"Who surely knows what he is doing."

"Perhaps I myself do not believe that Germany has reason to seek Russian security, even though there be certain limits even for friendly services; which limits have long been passed, to the detriment of the dignity of the German empire."

"I am also willing to believe all that you have told me about the influence of the high finance, the Russian noble, and German diplomacy. Yet I cannot conceive how the mass of investors—and after all it is they who are to be considered—will permanently pay a much higher price for securities than corresponds to their intrinsic value, as is the case with the Russian securities, according to the information given me by Russian statesmen."

"Permanently? Some day it will stop. But when? Even the autocracy or the social structure will not maintain itself permanently. But meanwhile there is no power on earth to prevent the great banking institutions from earning thirty million rubles or more, when there is a chance. There will be a great bargaining, especially since the French government will exert itself strenuously to prevent future issue of Russian bonds; for every new issue depresses the value of former issues, and in these a great portion of the French national wealth is invested. In the end, however, German influence will prevail. Germany will advance us the new funds, because Germany wishes to render us a service; for Germany feels itself from day to day more and more isolated in Europe, and we are still not to be despised, either as friends or enemies, in spite of Port Arthur. Hence the German investor must help out; and, after all, he is not making a bad transaction when he buys a four-per-cent. bond at let us say ninety."

"How so?"

"Well, the bank interest is now three per cent. When four rubles are paid on an investment of ninety rubles having a par value of one hundred rubles, then the valuation of Russian government securities is not quite seventy. And that may continue for a long time."

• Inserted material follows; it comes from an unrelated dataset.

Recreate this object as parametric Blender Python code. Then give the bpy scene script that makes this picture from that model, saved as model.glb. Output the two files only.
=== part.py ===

"Do you consider that the real, intrinsic value?"

"The stock exchange knows no intrinsic value. It only knows tendencies. One hundred rubles' worth of Russian government securities can always be disposed of at seventy, if all the strings do not break."

"You are evading me. I asked for your personal opinion on the intrinsic value of the Russian bonds."

"I will give you an answer. As long as our Russian peasant is able to starve and to sell his grain, as long as there are gendarmes to aid the tax-collector, and people who are willing to make further loans to us, so long is the payment of coupons assured. Beyond that the foreign bondholder has no right to inquire."